1. Parents should consider their children. Notice in Judges 8:30-31 that Gideon had 70 sons from his many wives and a son from a concubine.

It is not clear if Gideon considered how having so many children with so many different women would impact how the women and children got along with one another, especially after he was dead. You should remember that what you do impacts those around you and those coming along behind you (see I Cor. 3:8).

The question is not, “Are you sowing”? The question is, “What are you sowing – wheat or weeds (see Gal. 6:7”)? It is bad enough to have to answer to God for our own sins.

But it adds another level of fear, when we consider God’s questions about how our behavior impacted others (e.g., our example of living a moral life, taking care of ourselves, contributing to our church and community, etc.). Let’s not only consider our children, but let’s also do what we can to help them live godly lives.

2. Adults cannot blame their behavior on others. Notice in Judges 9:5 that Abimelech killed his brothers. He may have blamed his behavior on how he was treated as a child or any number of things. But he will be held accountable for his own behavior.

Remember that no matter how rough your upbringing may have been, how poorly people have treated you, or how many strikes you have against you, you are responsible for your behavior (see Jer. 31:27). Thank God that through Christ (see I Jn. 4:4), we have the power to choose right over wrong.

You don’t have to be as angry, irresponsible, hypocritical, or negative as others. Holding on to any type of anger or negative emotions is not worth it. Let’s work on living like we know that we are responsible for our behavior.

This kind of living should include our focusing on making sure that we are saved by faith in Christ and loving God and others, as we love ourselves (see Jn. 3:16; Mk. 12:29-31).

3. Children of God should be able to get along with one another. Notice that John 13:34-35 teaches that the way that people will know that we are disciples of Christ is our loving one another.

Whenever you can murder your brothers and sisters for your own agenda, you have much more than an interpersonal conflict (you and another person). You have a spiritual conflict (you and God).

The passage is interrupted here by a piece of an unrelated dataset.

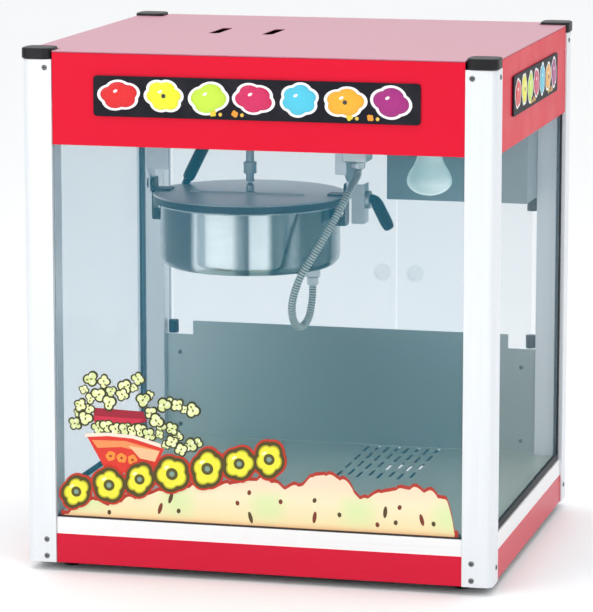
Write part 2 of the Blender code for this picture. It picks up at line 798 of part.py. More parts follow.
# ---------------------------------------------------------------- kettle suspension
def make_hangers():
    top = CEILING - GAP
    half, sheet = HANGER_HALF, HANGER_SHEET
    for name, sign, flange in (("hanger_left", -1, LEFT_FLANGE), ("hanger_right", 1, RIGHT_FLANGE)):
        shoulder = TILT_Z + HANGER_END
        web = [(-half, top), (-half, HANGER_FLANGE_Z), (-HANGER_END, shoulder)]
        web += arc((0.0, TILT_Z), HANGER_END, 180, 360, 10)
        web += [(HANGER_END, shoulder), (half, HANGER_FLANGE_Z), (half, top)]
        hole = ring_hole((0.0, TILT_Z), PIN_RADIUS + GAP)
        x = KETTLE_X + sign * (HANGER_X + sheet / 2)
        hanger = plate(name, "YZ", [web, hole], x, sheet)
        near, far = sorted(KETTLE_X + sign * (HANGER_X + sheet - reach) for reach in (0.0001, flange))
        low, high = (near, -half + 0.0001, HANGER_FLANGE_Z + 0.0004), (far, -half + sheet, top - 0.0001)
        face = box(name + "_face", low, high)
        low, high = (near + 0.0001, -half + 0.0002, top - sheet), (far - 0.0001, half - 0.0002, top - 0.0002)
        foot = box(name + "_foot", low, high)
        keep(join(hanger, face, foot), SILVER)


def whole_lid(name):
    """The lid's full disc as a turned shell: flat top and a short skirt."""
    inner = LID_RADIUS - LID_SHEET
    profile = [
        (0.0, LID_TOP), (LID_RADIUS - 0.0015, LID_TOP), (LID_RADIUS, LID_TOP - 0.0015), (LID_RADIUS, LID_SKIRT),
        (inner, LID_SKIRT), (inner, LID_TOP - LID_SHEET), (0.0, LID_TOP - LID_SHEET),
    ]
    return turned(name, profile, (KETTLE_X, 0.0, 0.0), 56, closed=False)


def lid_cutter(low_y, high_y):
    reach = 2 * LID_RADIUS
    low, high = (KETTLE_X - reach, low_y, LID_SKIRT - 0.02), (KETTLE_X + reach, high_y, LID_TOP + 0.02)
    return box("lid_cutter", low, high)


def make_lids():
    edge = CROSSBAR_HALF
    bar = cut(whole_lid("lid_crossbar"), lid_cutter(-0.2, -edge), lid_cutter(edge, 0.2))
    keep(cut(bar, cylinder("hub_hole", (KETTLE_X, 0.0, LID_TOP), HUB_HOLE, 0.03, "Z", 24)), STEEL)
    rear = keep(cut(whole_lid("lid_rear"), lid_cutter(-0.2, edge + GAP)), STEEL)
    front = cut(whole_lid("lid_front"), lid_cutter(-edge - GAP, 0.2))
    barrel_y = -edge - GAP - LID_BARREL
    join(front, cylinder("lid_barrel", (KETTLE_X, barrel_y, LID_TOP), LID_BARREL, LID_RADIUS * 1.2, "X", 12))
    keep(front, STEEL)
    carry(joint_axis("lid_front_axis", (KETTLE_X, barrel_y, LID_TOP)), front)
    return [bar, rear]


def make_lid_handle():
    foot = Vector((KETTLE_X + HANDLE_FOOT[0], HANDLE_FOOT[1], LID_TOP + GAP))
    lean = Vector(HANDLE_LEAN)
    steps = [
        (-0.10, 0.0045), (0.08, 0.0050), (0.12, 0.0072), (0.20, HANDLE_RADIUS), (0.94, HANDLE_RADIUS), (1.0, 0.0055)
    ]
    handle = evaluated_mesh(tube("lid_handle", [foot + lean * t for t, _ in steps], [r for _, r in steps], 3))
    flat = box("handle_base", foot + Vector((-0.03, -0.03, -0.03)), foot + Vector((0.03, 0.03, 0.0)))
    return keep(cut(handle, flat), BLACK)


# ---------------------------------------------------------------- kettle
def make_jacket():
    outer, wall = POT_RADIUS, POT_WALL
    top = RIM_TOP - RIM_HEIGHT - GAP
    centre = (outer - POT_CORNER, POT_BOTTOM + POT_CORNER)
    outside = [(outer, top)] + arc(centre, POT_CORNER, 0, -90, 5) + [(0.0, POT_BOTTOM)]
    inside = [(0.0, POT_BOTTOM + wall)] + arc(centre, POT_CORNER - wall, -90, 0, 5) + [(outer - wall, top)]
    return keep(turned("kettle_jacket", outside + inside, (KETTLE_X, 0.0, 0.0), 56), STEEL)


def make_pot():
    wall = POT_WALL
    outer = POT_RADIUS - wall - LINER_GAP
    corner = POT_FLOOR_CORNER
    centre = (outer - corner, POT_FLOOR - wall + corner)
    bottom = RIM_TOP - RIM_HEIGHT
    profile = [
        (RIM_RADIUS - 0.0008, RIM_TOP), (RIM_RADIUS, RIM_TOP - 0.0008), (RIM_RADIUS, bottom), (outer, bottom)
    ]
    profile += arc(centre, corner, 0, -90, 4) + [(0.0, POT_FLOOR - wall), (0.0, POT_FLOOR)]
    profile += arc(centre, corner - wall, -90, 0, 4) + [(outer - wall, RIM_TOP)]
    return keep(turned("pot", profile, (KETTLE_X, 0.0, 0.0), 56), STEEL)


def make_heater():
    high = POT_FLOOR - POT_WALL - GAP
    low = high - HEATER_HEIGHT
    profile = [(HEATER_RADIUS, high), (HEATER_RADIUS, low), (HEATER_HOLE, low), (HEATER_HOLE, high)]
    return keep(turned("heater_element", profile, (KETTLE_X, 0.0, 0.0), 32), GREY)


def make_trunnion(name, sign, pin_reach):
    """A side bracket: an upright plate, a foot on the jacket, a ledge over the lid's end, and the pivot pin."""
    near, sheet, half = BRACKET_X, BRACKET_SHEET, BRACKET_HALF

    def span(low, high):
        return sorted((KETTLE_X + sign * low, KETTLE_X + sign * high))

    x = KETTLE_X + sign * (near + sheet / 2)
    outline = rounded((-half, BRACKET_LOW), (half, BRACKET_HIGH), 0.005)
    bracket = plate(name, "YZ", [outline], x, sheet)
    foot_x = span(POT_RADIUS - 0.004, near + 0.0005)
    low, high = (foot_x[0], -half + 0.001, BRACKET_LOW + 0.0005), (foot_x[1], half - 0.001, BRACKET_LOW + 0.012)
    foot = box(name + "_foot", low, high)
    hollow = cylinder(name + "_hollow", (KETTLE_X, 0.0, BRACKET_LOW), POT_RADIUS + GAP, 0.06, "Z", 112)
    ledge_x = span(LEDGE_X, near + 0.0005)
    low = LID_TOP + GAP
    ledge = box(name + "_ledge", (ledge_x[0], -half + 0.001, low), (ledge_x[1], half - 0.001, low + sheet))
    pin_x = span(near + 0.0005, pin_reach)
    pin = cylinder(name + "_pin", (sum(pin_x) / 2, 0.0, TILT_Z), PIN_RADIUS, pin_x[1] - pin_x[0], "X", 16)
    return join(bracket, cut(foot, hollow), ledge, pin)


def make_trunnions():
    outside = HANGER_X + HANGER_SHEET
    left = make_trunnion("trunnion_left", -1, outside + 0.004)
    head_x = KETTLE_X - outside - 0.0025
    keep(join(left, cylinder("pin_head", (head_x, 0.0, TILT_Z), 0.0065, 0.003, "X", 6)), STEEL)
    x0, x1 = TILT_PLATE
    z0, z1 = TILT_PLATE_Z
    half, sheet = BRACKET_HALF, BRACKET_SHEET
    right = make_trunnion("trunnion_right", 1, x1 - 0.0005 - KETTLE_X)
    inside = (x1 - sheet, -half + sheet)
    channel = [(x0, -half), (x1, -half), (x1, half), (inside[0], half), inside, (x0, inside[1])]
    arm = plate("tilt_plate", "XY", [channel], (z0 + z1) / 2, z1 - z0)
    disc_x = (x1 - 0.0005 + TILT_DISC_END) / 2
    length = TILT_DISC_END - x1 + 0.0005
    disc = cylinder("tilt_disc", (disc_x, 0.0, TILT_DISC_Z), TILT_DISC_RADIUS, length, "X", 28)
    keep(join(right, arm, disc), STEEL)
    return [left, right]


def make_grip():
    start = Vector((TILT_DISC_END + GAP, 0.0, TILT_DISC_Z + 0.001))
    steps = [
        (0.0000, 0.0000, 0.0055), (0.0022, 0.0000, 0.0058), (0.0052, -0.0016, 0.0064), (0.0082, -0.0062, GRIP_RADIUS),
        (0.0136, -0.0170, GRIP_RADIUS), (0.0196, -0.0285, GRIP_RADIUS), (0.0228, -0.0345, 0.0066),
        (0.0240, -0.0367, 0.0040),
    ]
    points = [start + Vector((dx, 0.0, dz)) for dx, dz, _ in steps]
    return keep(evaluated_mesh(tube("tilt_grip", points, [r for _, _, r in steps], 3)), BLACK)


def make_gland():
    x, y = KETTLE_X + GLAND_PLACE[0], GLAND_PLACE[1]
    top = POT_BOTTOM - GAP
    profile = [(0.0, top), (0.0095, top), (0.0095, top - 0.008), (0.0072, top - 0.0095)]
    profile += [(0.0072, top - GLAND_LENGTH), (0.0, top - GLAND_LENGTH)]
    return keep(turned("kettle_gland", profile, (x, y, 0.0), 12, closed=False), STEEL)


def make_stirrer():
    """A hub up the kettle's axis, with a round head at the pivot and two bent wires that sweep the floor."""
    low = POT_FLOOR + 0.0012
    dome = [(HUB_RADIUS * math.sin(a), TILT_Z + HUB_RADIUS * math.cos(a)) for a in (0.0, 0.5, 1.05, 1.57)]
    profile = dome + [(HUB_RADIUS, low + 0.012), (0.010, low + 0.009), (0.010, low), (0.0, low)]
    hub = turned("stirrer", profile, (KETTLE_X, 0.0, 0.0), 20, closed=False)
    z = low + STIRRER_WIRE + 0.0005
    for sign in (-1, 1):
        tip = [(STIRRER_REACH, 0.002, z), (STIRRER_REACH, 0.0, z + 0.020)]
        bends = [(0.004, 0.0, z), (0.035, 0.010, z), (0.070, 0.012, z)] + tip
        points = [(KETTLE_X + sign * x, sign * y, height) for x, y, height in bends]
        join(hub, evaluated_mesh(tube("stirrer_wire", points, [STIRRER_WIRE] * 5, 1)))
    carry(joint_axis("stirrer_axis", (KETTLE_X, 0.0, POT_FLOOR)), keep(hub, STEEL))


def make_kettle():
    pieces = [make_jacket(), make_pot(), make_heater(), make_grip(), make_gland(), make_lid_handle()]
    pieces += make_trunnions() + make_lids()
    carry(joint_axis("kettle_tilt_axis", (KETTLE_X, 0.0, TILT_Z)), *pieces)
    make_stirrer()


def make_drive():
    base = CEILING + SHEET + GAP
    top = base + MOTOR_HEIGHT
    body = [
        (0.0, top), (MOTOR_RADIUS - 0.003, top), (MOTOR_RADIUS, top - 0.003), (MOTOR_RADIUS, base + 0.014),
        (MOTOR_FLANGE, base + 0.014), (MOTOR_FLANGE, base), (0.0, base),
    ]
    keep(turned("gear_motor", body, (KETTLE_X, 0.0, 0.0), 28, closed=False), GREY)
    low = TILT_Z + ROD_START
    start, end = COLLAR_Z
    profile = [
        (0.0, base - GAP), (ROD_RADIUS, base - GAP), (ROD_RADIUS, end), (COLLAR_RADIUS, end), (COLLAR_RADIUS, start),
        (ROD_RADIUS, start), (ROD_RADIUS, low), (0.0, low),
    ]
    rod = keep(turned("drive_shaft", profile, (KETTLE_X, 0.0, 0.0), 24, closed=False), SILVER)
    carry(joint_axis("drive_axis", (KETTLE_X, 0.0, CEILING)), rod)


# ---------------------------------------------------------------- armoured lead
def lead_route():
    """Route points, from the connector on the right hanger down to the gland under the kettle."""
    x, y = CONNECTOR_PLACE
    gland_x, gland_y = KETTLE_X + GLAND_PLACE[0], GLAND_PLACE[1]
    gland_z = POT_BOTTOM - 2 * GAP - GLAND_LENGTH
    return [
        (x, y, CONNECTOR_Z[0] - GAP),
        (x, y, CONNECTOR_Z[0] - 0.004),
        (0.0660, -0.0660, 0.4360),
        (0.0530, -0.0870, 0.4050),
        (0.0350, -0.1020, 0.3700),
        (0.0170, -0.1080, 0.3380),
        (0.0060, -0.1010, 0.3050),
        (0.0045, -0.0840, 0.2810),
        (0.0075, -0.0620, 0.2720),
        (0.0110, -0.0400, 0.2790),
        (gland_x, gland_y - 0.0030, gland_z - 0.018),
        (gland_x, gland_y, gland_z - 0.004),
        (gland_x, gland_y, gland_z),
    ]


def make_lead():
    points = smooth_path(lead_route(), 0.012)
    keep(tube("kettle_lead", points, [LEAD_RADIUS] * len(points), 2), STEEL)
    x, y = CONNECTOR_PLACE
    low, high = CONNECTOR_Z
    web = KETTLE_X + HANGER_X + HANGER_SHEET + GAP
    block = box("lead_connector", (web, -0.046, low + 0.009), (x + 0.013, -0.008, high))
    nut = cylinder("connector_nut", (x, y, low + 0.0075), 0.0095, 0.015, "Z", 6)
    keep(join(block, nut), SILVER)


make_posts()
make_panels()
make_roof()
make_floor()
make_glass()
make_signs()
make_apron()
make_doors()
make_drawer()
make_control_box()
make_switches()
make_inlet()
make_lamp()
make_hangers()
make_kettle()
make_drive()
make_lead()
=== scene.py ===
"""The finished look of a table-top popcorn machine: its paint, metal, glass, printing, lead and lighting."""

import json
import math

import bmesh
import bpy
import numpy as np
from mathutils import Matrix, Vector


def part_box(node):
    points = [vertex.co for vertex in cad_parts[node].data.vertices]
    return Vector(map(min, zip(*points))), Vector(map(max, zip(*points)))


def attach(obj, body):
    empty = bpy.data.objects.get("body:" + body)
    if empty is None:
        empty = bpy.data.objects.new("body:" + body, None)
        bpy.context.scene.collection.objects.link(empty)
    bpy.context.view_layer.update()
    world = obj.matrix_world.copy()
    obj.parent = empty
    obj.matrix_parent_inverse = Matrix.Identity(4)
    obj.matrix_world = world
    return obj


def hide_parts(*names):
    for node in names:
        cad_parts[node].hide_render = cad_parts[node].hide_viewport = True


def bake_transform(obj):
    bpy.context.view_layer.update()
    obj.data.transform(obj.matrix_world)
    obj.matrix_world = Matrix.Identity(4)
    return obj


bl_info = {
    "name": "Popcorn machine finish",
    "version": (1, 0, 0),
    "blender": (4, 5, 0),
    "location": "View3D > Sidebar > Popcorn",
    "description": "Paint, metal, glass, printing and lead of a popcorn machine",
    "category": "Object",
}

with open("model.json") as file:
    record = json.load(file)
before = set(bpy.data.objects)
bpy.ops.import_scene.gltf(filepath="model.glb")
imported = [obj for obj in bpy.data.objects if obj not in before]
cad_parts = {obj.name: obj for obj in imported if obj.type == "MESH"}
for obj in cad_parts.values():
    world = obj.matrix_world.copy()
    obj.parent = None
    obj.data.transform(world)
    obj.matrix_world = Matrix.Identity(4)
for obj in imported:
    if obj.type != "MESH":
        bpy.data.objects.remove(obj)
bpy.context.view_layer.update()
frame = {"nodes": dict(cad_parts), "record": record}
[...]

No matter how churchy you may look on the outside, a murdering spirit shows you are wicked on the inside. Most will not kill physically. But too many will kill a person’s character and hard earned reputation. Let’s work on loving people because of our spiritual maturity.

4. Love and respect God. Notice that John 14:15 reminds us that if we love the Lord, we are to obey Him. The fact that God thinks so much of your sibling means that you should value what God considers precious.

Think about a grandparent who loves an old picture of a house they used to live in down south. The new generation respects the picture for the grand parent’s sake, similar to how Christians should respect what is precious to God for God’s sake.

Since God is everywhere at the same time, we should always strive to love people, in the presence of God. Let’s work on loving people like God is worthy of our respectful obedience.

5. God is worthy. Notice how passages like Psalm 100:1-5 teaches that God is so worthy of our love and respect. Think about how God made the heavens and the Earth and then commissioned humanity to rule over it.

God took care of Adam, Noah, Abraham, Isaac, Jacob, and Joseph, despite all of their sins. God brought His people out of Egypt, through the wilderness, through the Judge and King ruled periods, and then through the silent years between the old and new testaments.

God moved through the gospel writers, Paul, John, and others for the furthering of the kingdom. God has moved through African American experiences (i.e., from cotton fields to CEOs and company owners).

God has blessed each one of us in various and wonderful ways. God has blessed us with the marvelousness of Jesus and the Holy Spirit. All of this should be more than enough for us to demonstrate that we love and respect God enough to obey His will, even His will for us to get along with especially other believers.

Let’s live like we know that God is worthy of our obedience.
Acting churchy without striving to obey God’s command to love one another is not worth the trouble.

What is one thing you will take from this session and work on, in regard to your discipleship goals?